Si votre nature est foncièrement perverse, dans quelle mesure faut-il suivre les impulsions qu’elle vous impose ? Il y a une tension à ce niveau dans la philosophie de Spinoza.
Et si vous êtes doté d’une nature peu empathique, voire sadique ? Dans quelle mesure la méchanceté fait-elle partie de votre essence ?
Il est d’une part très explicite sur le fait qu’il nous faut suivre notre utile propre – à tel point qu’on peut se demander s’il ne flirte pas à ce sujet avec la doctrine économique d’Adam Smith qui figure des individus préoccupés avant tout par leur propre bien-être et leurs intérêts.
Mais il affirme d’autre part que l’amour est la voie rationnelle vers la concorde et le bonheur. Que faire lorsque (avouons-le, c’est parfois le cas) l’amour des autres ne cadre pas avec l’intérêt dicté par notre propre nature ?
Mais alors?
Si la notion d’essence semble pour le moins ambivalente, il n’en reste pas moins que lorsque vous effectuez un choix, il semble que vous optiez en fonction de données extérieures, certes, mais néanmoins combinées à quelque chose qui semble vous être intérieur.
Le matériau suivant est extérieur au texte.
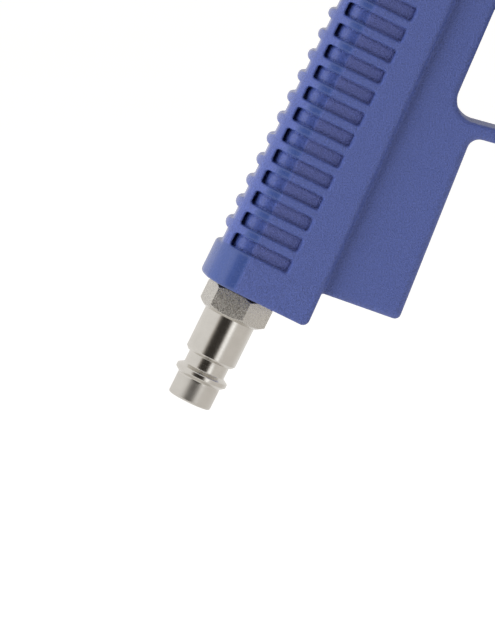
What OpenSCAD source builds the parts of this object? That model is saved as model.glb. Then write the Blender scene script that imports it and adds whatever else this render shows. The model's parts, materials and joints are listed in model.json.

Quelle est cette chose intérieure ? Après tout, si vous vous auto-déterminez à choisir A plutôt que B, c’est parce que A est davantage en accord avec ce quelque chose qui est en vous. Non ?
Prendre une décision, n’est-ce pas toujours identifier l’option qui s’accorde le mieux avec cette chose intérieure que Spinoza appelle votre nature ?
Autant de questions sur lesquelles je vous laisse méditer jusqu’au prochain article.